The spell did not change the score. Seven shots at 0.46 xG without conversion meant Portugal's defensive line held through its most difficult sustained test of the second half. But the window itself matters as a description of what Colombia's attack looked like when it arrived in its sharpest form: compressed, direct, and consistently directed at goal. The fact that it lasted only fifteen minutes before the match leveled off again is perhaps the most precise summary of Colombia's day — the capacity was real, the finishing was not.

Synthesis

This 0-0 was not a match without a story. It had a clear shape: one team generated the volume and the creative route, the other found enough bodies and enough concentration to ensure that volume never became a goal.

Colombia's problem was not that they failed to reach Portugal's third. They arrived there 24 times. Their problem was that the individual quality of each chance stayed low, both of their best opportunities went unmissed, and seven shots were blocked before Costa needed to intervene. James Rodríguez supplied what Colombia needed in the midfield — the central presence that organized buildup, freed wider threats, and created the five key-pass opportunities that should, in other circumstances, have led somewhere. He was not the reason the match ended goalless.
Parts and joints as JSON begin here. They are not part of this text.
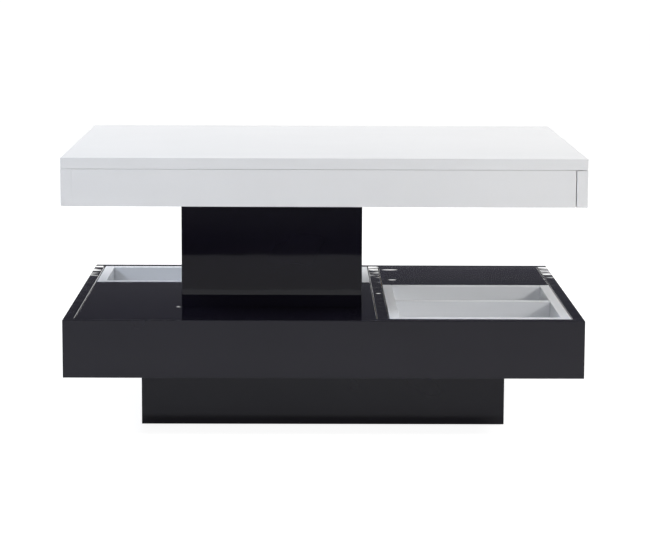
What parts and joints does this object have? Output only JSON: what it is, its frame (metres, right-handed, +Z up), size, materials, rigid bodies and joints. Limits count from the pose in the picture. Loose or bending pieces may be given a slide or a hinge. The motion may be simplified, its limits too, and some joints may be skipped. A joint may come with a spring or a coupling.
{
  "type": "swivel coffee table",
  "caption": "Low rectangular coffee table: gloss base with open lift-out trays, a hollow box column and a box-section top that turns on it over a recessed plinth.",
  "frame": {"origin": "on the floor, under the middle of the table's outline", "axes": "+X to the right along the length, +Y to the back, +Z up"},
  "size_m": [0.8, 0.6, 0.436],
  "materials": {
    "black_gloss": "high-gloss black lacquered MDF",
    "white_gloss": "gloss white lacquered MDF",
    "pale_grey": "satin light grey lacquered MDF",
    "carcass_board": "raw particle board",
    "beech": "raw beech tongue",
    "zinc_steel": "zinc-plated steel",
    "bearing_steel": "polished bearing steel",
    "nylon": "natural nylon",
    "felt": "black felt pad"
  },
  "bodies": {
    "base": {"plinth_front": "black_gloss", "plinth_back": "black_gloss", "plinth_left": "black_gloss", "plinth_right": "black_gloss", "base_front": "black_gloss", "base_back": "black_gloss", "base_left": "black_gloss", "base_right": "black_gloss", "bay_divider": "black_gloss", "front_left_deck": "black_gloss", "rear_right_deck": "black_gloss", "column_front": "black_gloss", "column_back": "black_gloss", "column_left": "black_gloss", "column_right": "black_gloss", "plinth_cross_rail": "carcass_board", "plinth_corner_blocks": "carcass_board", "base_bottom": "carcass_board", "left_deck_rail": "carcass_board", "right_deck_rail": "carcass_board", "column_bearers": "carcass_board", "left_deck_cleats": "carcass_board", "right_deck_cleats": "carcass_board", "column_foot": "carcass_board", "column_head": "carcass_board", "plinth_tongues": "beech", "base_tongues": "beech", "column_tongues": "beech", "column_bolts": "zinc_steel", "swivel_lower_plate": "zinc_steel", "swivel_lower_screws": "zinc_steel", "floor_pads": "felt"},
    "roller_ring": {"roller_cage": "nylon", "rollers": "bearing_steel"},
    "top": {"swivel_upper_plate": "zinc_steel", "swivel_pivot": "zinc_steel", "swivel_upper_screws": "zinc_steel", "top_slab": "white_gloss", "top_left_panel": "white_gloss", "top_right_panel": "white_gloss", "top_front_apron": "white_gloss", "top_back_apron": "white_gloss", "top_ribs": "carcass_board", "top_underside": "carcass_board", "top_tongues": "beech"},
    "left_tray": {"left_tray_front": "pale_grey", "left_tray_back": "pale_grey", "left_tray_left": "pale_grey", "left_tray_right": "pale_grey", "left_tray_bottom": "pale_grey"},
    "right_tray": {"right_tray_front": "pale_grey", "right_tray_back": "pale_grey", "right_tray_left": "pale_grey", "right_tray_right": "pale_grey", "right_tray_bottom": "pale_grey", "right_tray_divider": "pale_grey"}
  },
  "joints": [
    {"name": "top_swivel", "type": "hinge", "parent": "base", "child": "top", "pos_m": [-0.0815, -0.05025, 0.357], "axis": [0, 0, 1], "continuous": true},
    {"name": "roller_ring_turn", "type": "hinge", "parent": "base", "child": "roller_ring", "pos_m": [-0.0815, -0.05025, 0.357], "axis": [0, 0, 1], "continuous": true},
    {"name": "left_tray_lift", "type": "slide", "parent": "base", "child": "left_tray", "axis": [0, 0, 1], "range_m": [0, 0.08]},
    {"name": "right_tray_lift", "type": "slide", "parent": "base", "child": "right_tray", "axis": [0, 0, 1], "range_m": [0, 0.08]}
  ],
  "couplings": [
    {"joint": "roller_ring_turn", "follows": "top_swivel", "ratio": 0.5}
  ]
}
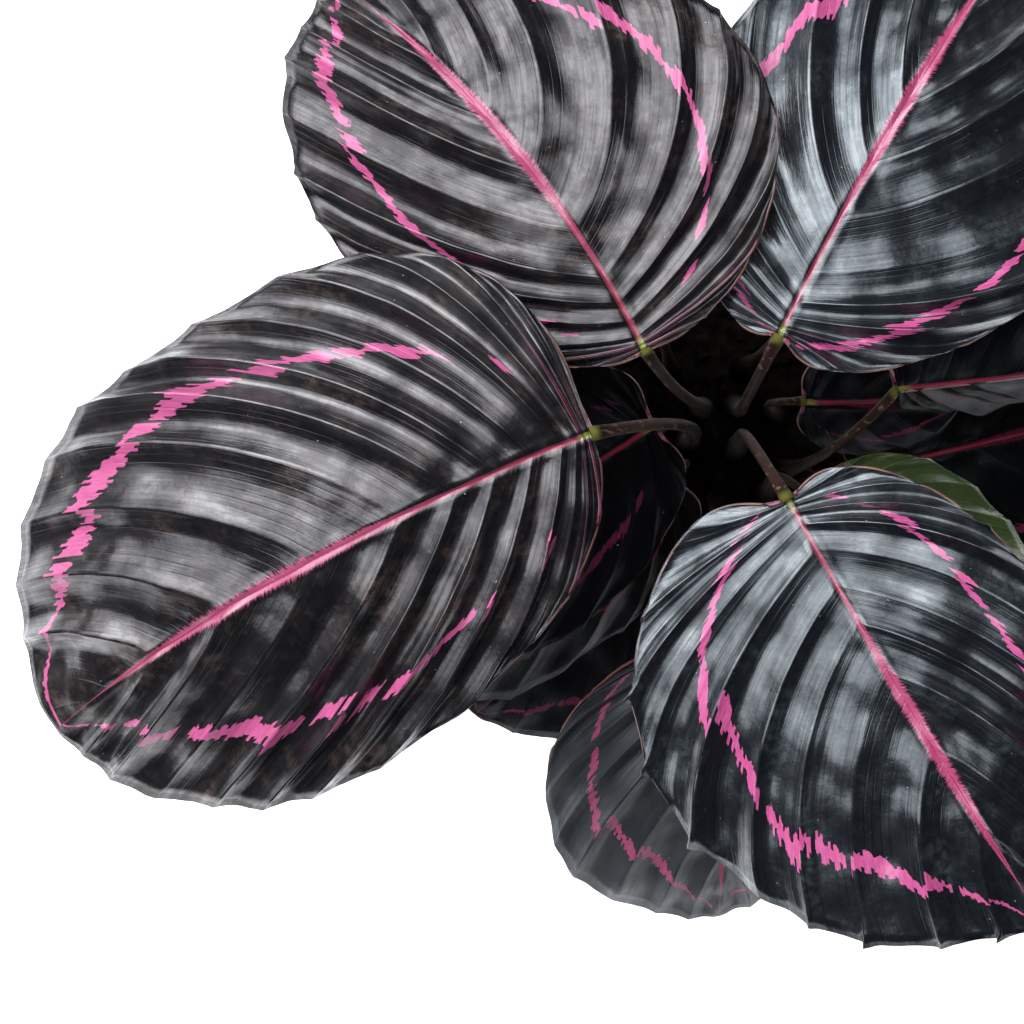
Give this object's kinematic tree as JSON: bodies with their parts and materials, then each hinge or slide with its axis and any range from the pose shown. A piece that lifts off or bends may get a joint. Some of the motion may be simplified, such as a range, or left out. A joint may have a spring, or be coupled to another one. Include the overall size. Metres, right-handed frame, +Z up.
{
  "type": "potted calathea plant",
  "caption": "Bushy potted foliage plant: broad dark pleated leaves with a rose midrib and ring on slender stalks, rooted in soil in a plain tapered clay pot.",
  "frame": {"origin": "middle of the pot's flat underside", "axes": "+Z up the pot's axis; -Z is the way the pot rests; +Y is the top edge of the picture and +X its right edge"},
  "size_m": [0.3344, 0.2704, 0.3078],
  "materials": {
    "clay": "matt unglazed clay",
    "soil": "loose damp potting soil of bark and peat fibre",
    "dark_leaf": "near-black satin leaf with a rose midrib and ring, burgundy below",
    "olive_leaf": "olive-green glossy leaf",
    "stalk": "satin brown-red leaf stalk"
  },
  "bodies": {
    "root": {"pot": "clay", "soil": "soil", "blade_west": "dark_leaf", "stalk_west": "stalk", "blade_north_west": "dark_leaf", "stalk_north_west": "stalk", "blade_north_east": "dark_leaf", "stalk_north_east": "stalk", "blade_south_east": "dark_leaf", "stalk_south_east": "stalk", "blade_south": "dark_leaf", "stalk_south": "stalk", "blade_inner_south_west": "dark_leaf", "stalk_inner_south_west": "stalk", "blade_middle_south_west": "dark_leaf", "stalk_middle_south_west": "stalk", "blade_low_south_west": "dark_leaf", "stalk_low_south_west": "stalk", "blade_curled_east": "dark_leaf", "stalk_curled_east": "stalk", "blade_olive_east": "olive_leaf", "stalk_olive_east": "stalk", "blade_small_east": "dark_leaf", "stalk_small_east": "stalk", "blade_low_east": "dark_leaf", "stalk_low_east": "stalk", "blade_low_north_east": "dark_leaf", "stalk_low_north_east": "stalk", "blade_low_north_west": "dark_leaf", "stalk_low_north_west": "stalk", "blade_low_west": "dark_leaf", "stalk_low_west": "stalk", "blade_low_south_east": "dark_leaf", "stalk_low_south_east": "stalk"}
  },
  "joints": []
}
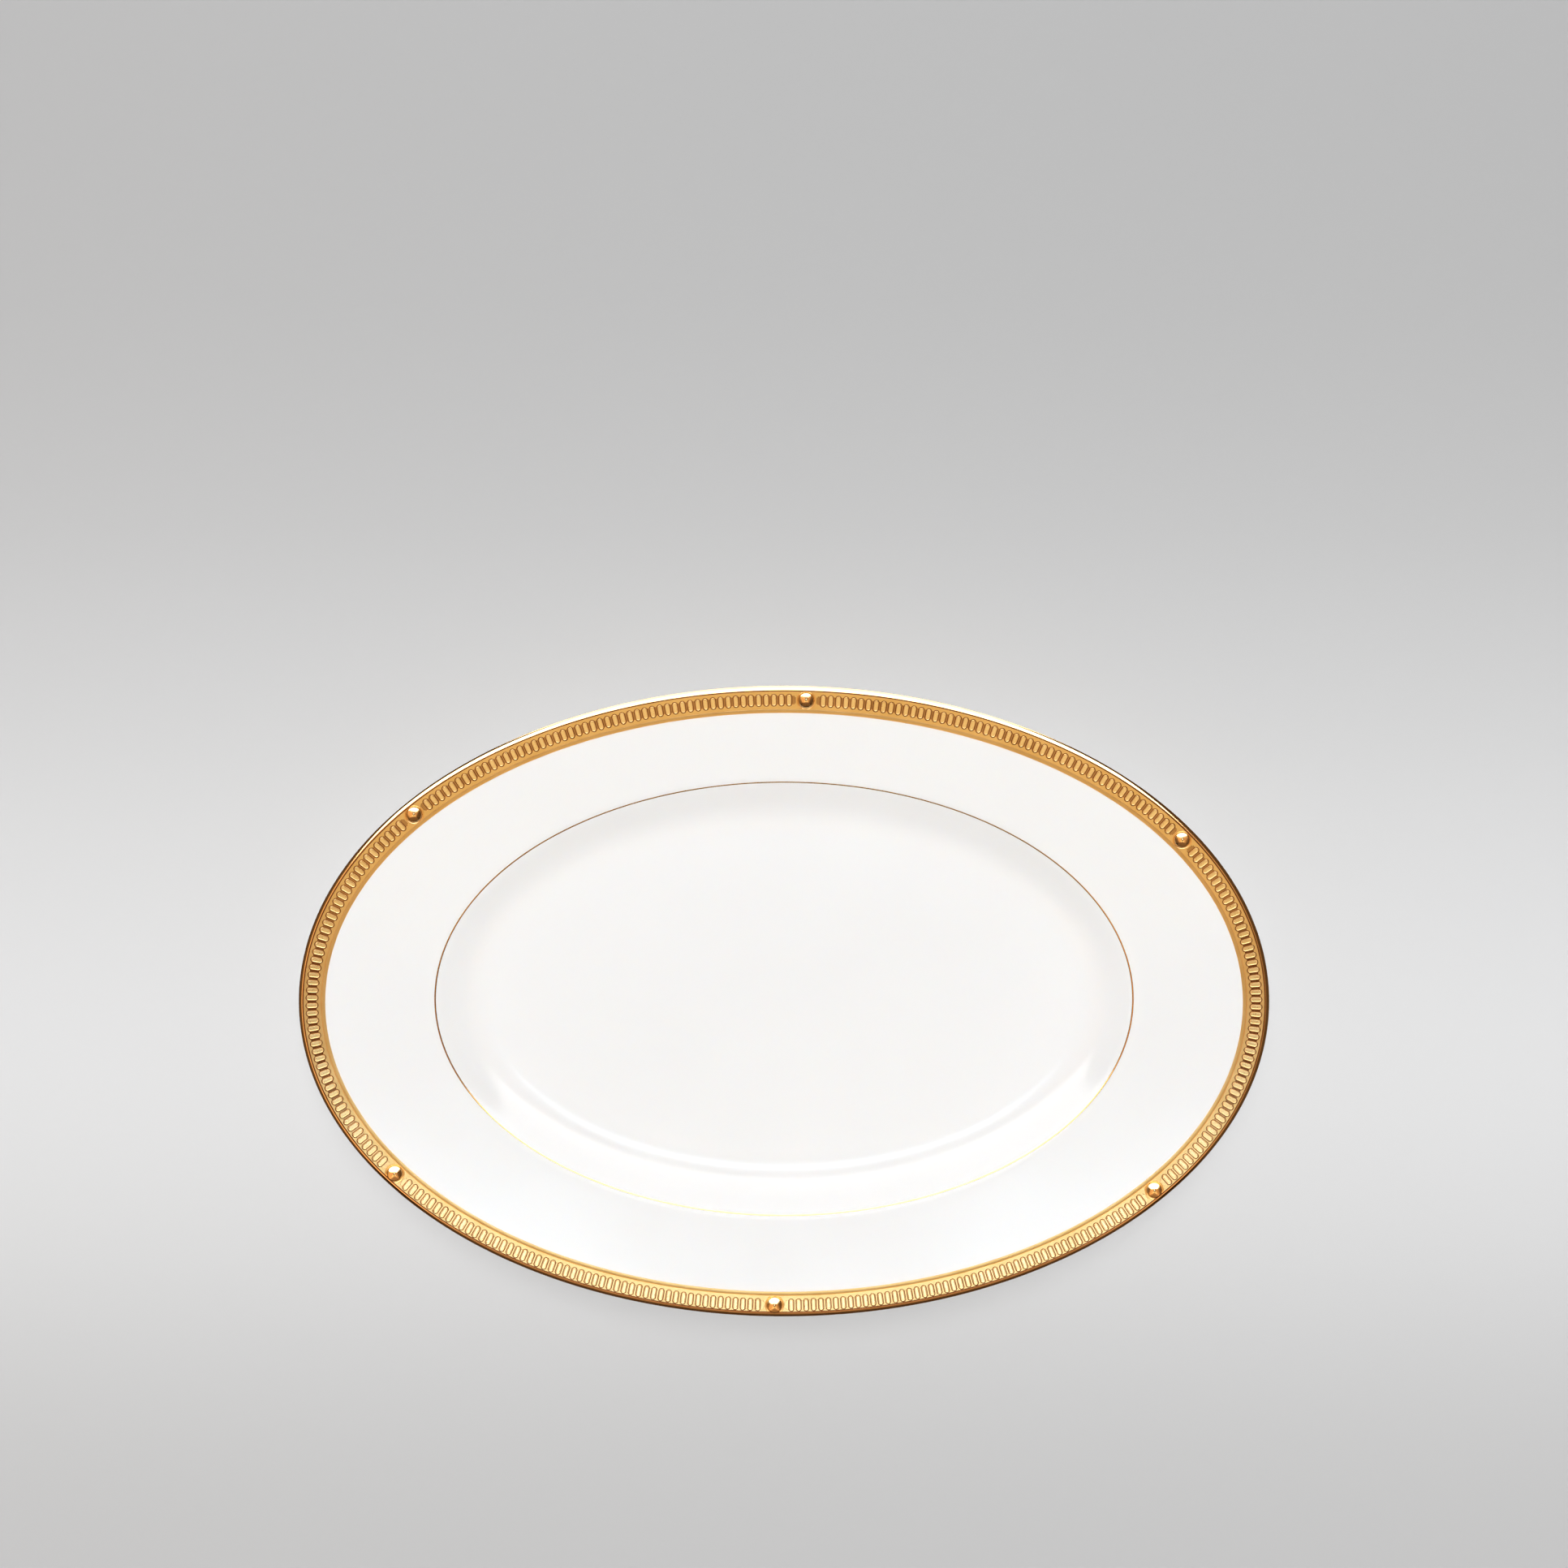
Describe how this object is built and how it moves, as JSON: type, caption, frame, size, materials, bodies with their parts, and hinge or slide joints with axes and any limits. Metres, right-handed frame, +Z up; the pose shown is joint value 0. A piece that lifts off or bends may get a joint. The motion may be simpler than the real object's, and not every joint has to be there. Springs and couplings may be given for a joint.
{
  "type": "oval serving platter",
  "caption": "Small oval white china platter with a wide sloping rim, a flat well, a foot ring and a gilded edge band of upright links and domed beads.",
  "frame": {"origin": "middle of the foot's resting plane", "axes": "+X along the platter's long axis, +Y across it, +Z up out of the well"},
  "size_m": [0.216, 0.1404, 0.0197],
  "materials": {
    "porcelain_glaze": "clear gloss glaze over warm white china",
    "unglazed_foot": "unglazed, ground smooth",
    "burnished_gold": "burnished bright gold",
    "satin_gold": "satin gold",
    "strip_gold": "satin gold, a little deeper in colour",
    "link_gold": "satin gold with burnished tops"
  },
  "bodies": {
    "root": {"platter_body": "porcelain_glaze", "foot_ring": "unglazed_foot", "rim_edge_gilding": "burnished_gold", "rim_band_ground": "satin_gold", "rim_inner_strip": "strip_gold", "verge_line": "burnished_gold", "bead_1": "burnished_gold", "bead_2": "burnished_gold", "bead_3": "burnished_gold", "bead_4": "burnished_gold", "bead_5": "burnished_gold", "bead_6": "burnished_gold", "link_row_1": "link_gold", "link_row_2": "link_gold", "link_row_3": "link_gold", "link_row_4": "link_gold", "link_row_5": "link_gold", "link_row_6": "link_gold"}
  },
  "joints": []
}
He was the reason Colombia kept constructing the question.

Portugal's answer was physical and consistent. Veiga and Dias combined for 14 clearances and five blocked shots between them. Costa made six saves. Twenty-two clearances as a team total is not a sign of a defense under siege through poor organization — it is a sign of a defense that understood where the next danger would appear and sent someone to meet it before it became worse. Portugal absorbed the afternoon with discipline rather than luck.

The substitution surge after the hour showed that Colombia still had something left — a sharper, more direct attacking spell than anything they had managed in the previous thirty minutes. That it produced seven shots and no goals says less about what changed after minute 60 than it does about the match as a whole. Colombia kept arriving. Portugal kept answering. On the day, answering was enough.